**To do**
Restate all of the data exactly.

**Recorded information**
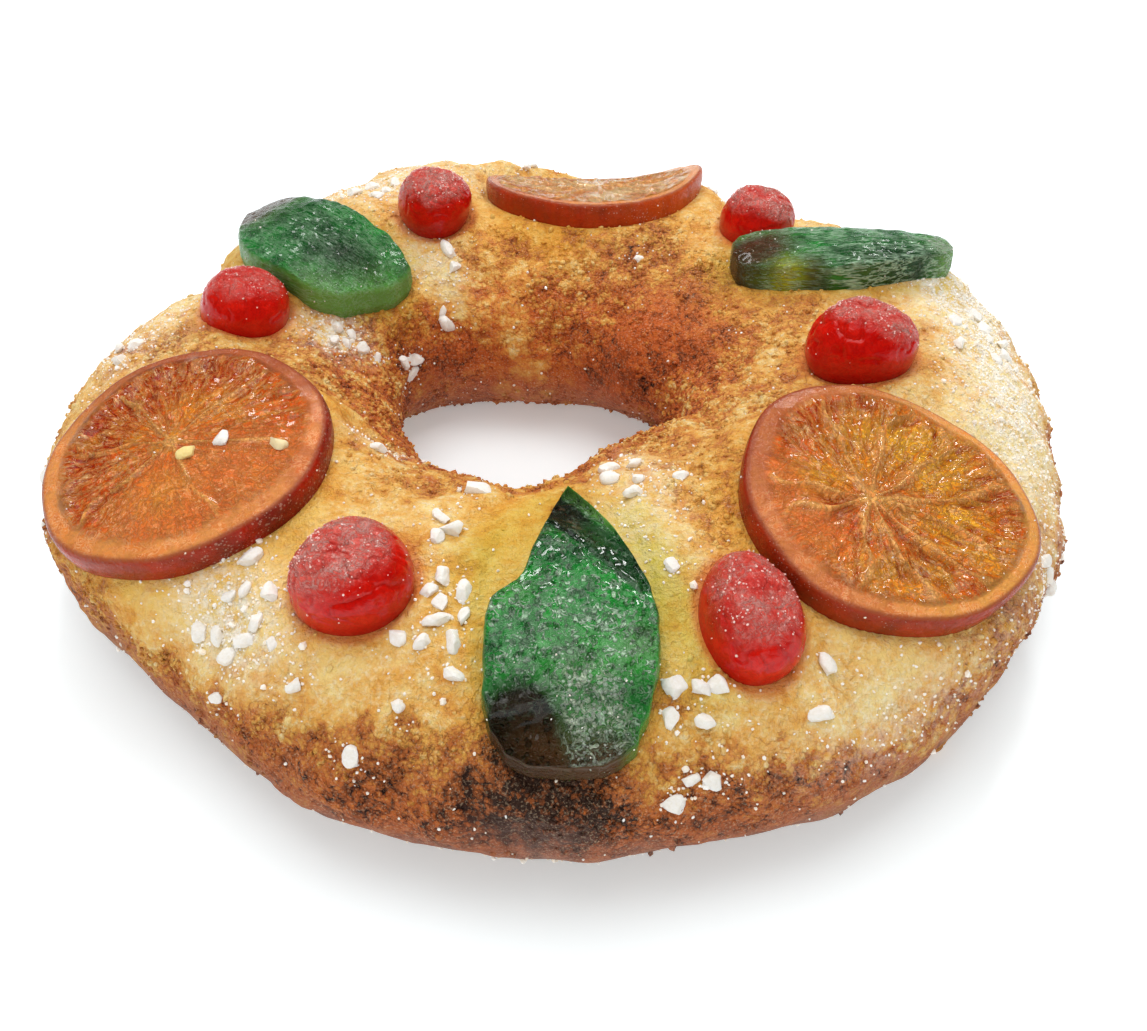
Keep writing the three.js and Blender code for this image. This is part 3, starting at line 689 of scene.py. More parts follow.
class Wiring:
    """Adds nodes to a material or a node group and links them."""

    def __init__(self, tree):
        self.tree = tree

    def node(self, kind, inputs=None, **settings):
        made = self.tree.nodes.new("ShaderNode" + kind)
        for name, value in settings.items():
            setattr(made, name, value)
        for name, value in (inputs or {}).items():
            self.feed(made.inputs[name], value)
        return made

    def feed(self, socket, value):
        if isinstance(value, bpy.types.NodeSocket):
            self.tree.links.new(value, socket)
        else:
            socket.default_value = value

    def maths(self, operation, a, b=0.0, clamp=False):
        return self.node("Math", {0: a, 1: b}, operation=operation, use_clamp=clamp).outputs[0]

    def times(self, *values):
        """The product of several values."""
        total = values[0]
        for value in values[1:]:
            total = self.maths("MULTIPLY", total, value)
        return total

    def plus(self, *values, clamp=False):
        """The sum of several values."""
        total = values[0]
        for value in values[1:-1]:
            total = self.maths("ADD", total, value)
        return self.maths("ADD", total, values[-1], clamp)

    def scaled(self, value, amount, offset=0.0):
        return self.node("Math", {0: value, 1: amount, 2: offset}, operation="MULTIPLY_ADD").outputs[0]

    def spread(self, value, low, high, start=0.0, end=1.0):
        """Maps low..high of a value to start..end, and no further."""
        inputs = {"Value": value, "From Min": low, "From Max": high, "To Min": start, "To Max": end}
        return self.node("MapRange", inputs, clamp=True).outputs[0]

    def mix(self, share, a, b, blend="MIX"):
        made = self.node("Mix", data_type="RGBA", blend_type=blend)
        self.feed(made.inputs[0], share)
        self.feed(made.inputs[6], a)
        self.feed(made.inputs[7], b)
        return made.outputs[2]

    def ramp(self, value, stops):
        made = self.node("ValToRGB", {"Fac": value})
        band = made.color_ramp
        while len(band.elements) < len(stops):
            band.elements.new(1.0)
        for element, (position, colour) in zip(band.elements, stops):
            element.position = position
            element.color = colour
        return made.outputs["Color"]

    def attribute(self, name, output="Fac"):
        return self.node("Attribute", attribute_name=name).outputs[output]

    def place(self):
        return self.node("TexCoord").outputs["Object"]

    def stretched(self, vector, *factors):
        return self.node("VectorMath", {0: vector, 1: factors}, operation="MULTIPLY").outputs[0]

    def warped(self, vector, scale, amount):
        """A place shifted by noise, which makes a regular pattern irregular."""
        shift = self.node("TexNoise", {"Vector": vector, "Scale": scale}).outputs["Color"]
        inputs = {0: shift, 1: (amount,) * 3, 2: vector}
        return self.node("VectorMath", inputs, operation="MULTIPLY_ADD").outputs[0]

    def noise(self, vector, scale, detail=2.0, roughness=0.5, distortion=0.0):
        inputs = {"Vector": vector, "Scale": scale, "Detail": detail, "Roughness": roughness}
        return self.node("TexNoise", {**inputs, "Distortion": distortion}).outputs["Fac"]

    def cells(self, vector, scale):
        """The distance to the nearest cell's middle, squared, and a number of each cell's own."""
        outputs = self.node("TexVoronoi", {"Vector": vector, "Scale": scale}).outputs
        tone = self.node("SeparateColor", {"Color": outputs["Color"]}).outputs["Red"]
        return self.maths("POWER", outputs["Distance"], 2.0), tone

    def group(self, name, inputs):
        made = self.tree.nodes.new("ShaderNodeGroup")
        made.node_tree = bpy.data.node_groups[name]
        for key, value in inputs.items():
            self.feed(made.inputs[key], value)
        return made.outputs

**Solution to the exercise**
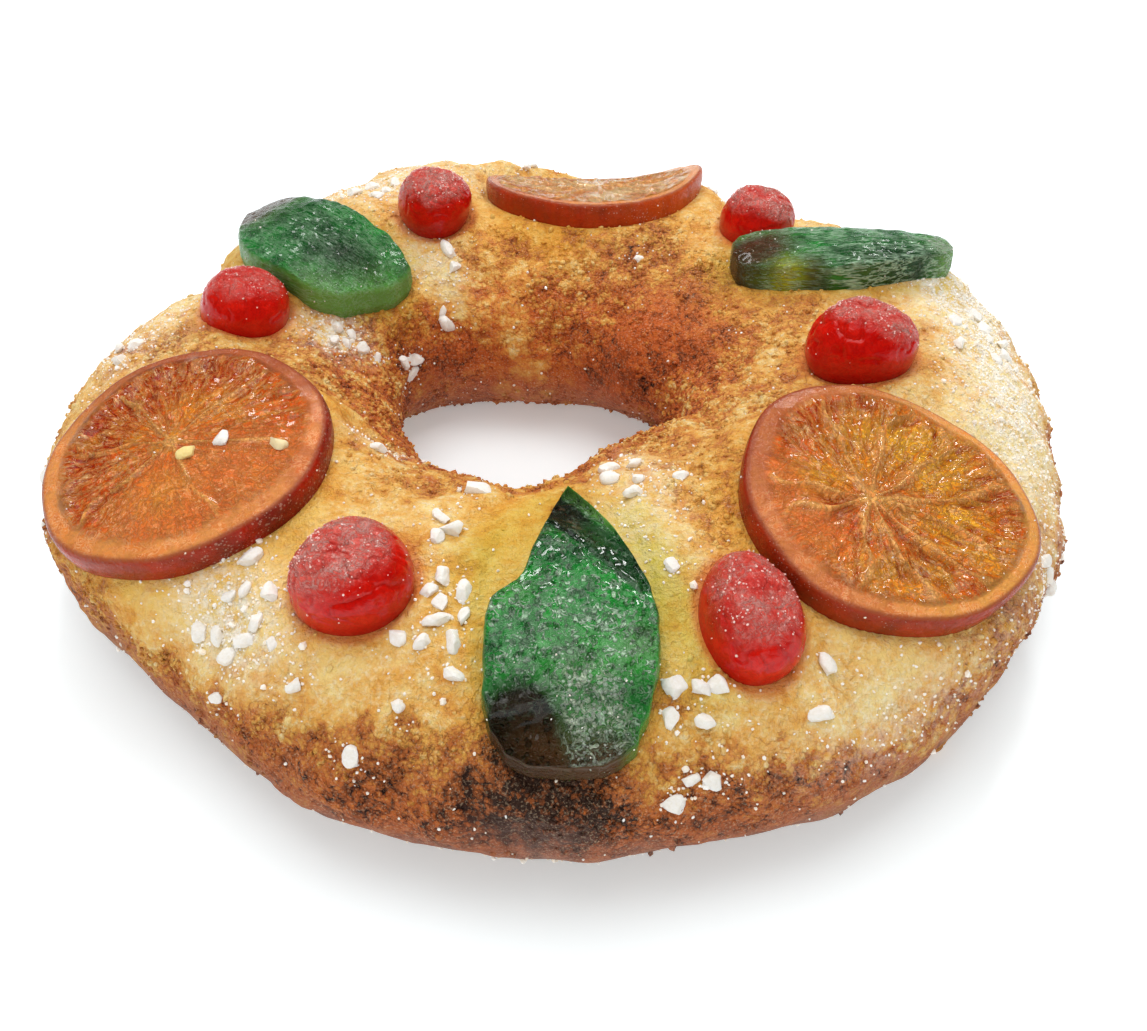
Keep writing the three.js and Blender code for this image. This is part 3, starting at line 689 of scene.py. More parts follow.
class Wiring:
    """Adds nodes to a material or a node group and links them."""

    def __init__(self, tree):
        self.tree = tree

    def node(self, kind, inputs=None, **settings):
        made = self.tree.nodes.new("ShaderNode" + kind)
        for name, value in settings.items():
            setattr(made, name, value)
        for name, value in (inputs or {}).items():
            self.feed(made.inputs[name], value)
        return made

    def feed(self, socket, value):
        if isinstance(value, bpy.types.NodeSocket):
            self.tree.links.new(value, socket)
        else:
            socket.default_value = value

    def maths(self, operation, a, b=0.0, clamp=False):
        return self.node("Math", {0: a, 1: b}, operation=operation, use_clamp=clamp).outputs[0]

    def times(self, *values):
        """The product of several values."""
        total = values[0]
        for value in values[1:]:
            total = self.maths("MULTIPLY", total, value)
        return total

    def plus(self, *values, clamp=False):
        """The sum of several values."""
        total = values[0]
        for value in values[1:-1]:
            total = self.maths("ADD", total, value)
        return self.maths("ADD", total, values[-1], clamp)

    def scaled(self, value, amount, offset=0.0):
        return self.node("Math", {0: value, 1: amount, 2: offset}, operation="MULTIPLY_ADD").outputs[0]

    def spread(self, value, low, high, start=0.0, end=1.0):
        """Maps low..high of a value to start..end, and no further."""
        inputs = {"Value": value, "From Min": low, "From Max": high, "To Min": start, "To Max": end}
        return self.node("MapRange", inputs, clamp=True).outputs[0]

    def mix(self, share, a, b, blend="MIX"):
        made = self.node("Mix", data_type="RGBA", blend_type=blend)
        self.feed(made.inputs[0], share)
        self.feed(made.inputs[6], a)
        self.feed(made.inputs[7], b)
        return made.outputs[2]

    def ramp(self, value, stops):
        made = self.node("ValToRGB", {"Fac": value})
        band = made.color_ramp
        while len(band.elements) < len(stops):
            band.elements.new(1.0)
        for element, (position, colour) in zip(band.elements, stops):
            element.position = position
            element.color = colour
        return made.outputs["Color"]

    def attribute(self, name, output="Fac"):
        return self.node("Attribute", attribute_name=name).outputs[output]

    def place(self):
        return self.node("TexCoord").outputs["Object"]

    def stretched(self, vector, *factors):
        return self.node("VectorMath", {0: vector, 1: factors}, operation="MULTIPLY").outputs[0]

    def warped(self, vector, scale, amount):
        """A place shifted by noise, which makes a regular pattern irregular."""
        shift = self.node("TexNoise", {"Vector": vector, "Scale": scale}).outputs["Color"]
        inputs = {0: shift, 1: (amount,) * 3, 2: vector}
        return self.node("VectorMath", inputs, operation="MULTIPLY_ADD").outputs[0]

    def noise(self, vector, scale, detail=2.0, roughness=0.5, distortion=0.0):
        inputs = {"Vector": vector, "Scale": scale, "Detail": detail, "Roughness": roughness}
        return self.node("TexNoise", {**inputs, "Distortion": distortion}).outputs["Fac"]

    def cells(self, vector, scale):
        """The distance to the nearest cell's middle, squared, and a number of each cell's own."""
        outputs = self.node("TexVoronoi", {"Vector": vector, "Scale": scale}).outputs
        tone = self.node("SeparateColor", {"Color": outputs["Color"]}).outputs["Red"]
        return self.maths("POWER", outputs["Distance"], 2.0), tone

    def group(self, name, inputs):
        made = self.tree.nodes.new("ShaderNodeGroup")
        made.node_tree = bpy.data.node_groups[name]
        for key, value in inputs.items():
            self.feed(made.inputs[key], value)
        return made.outputs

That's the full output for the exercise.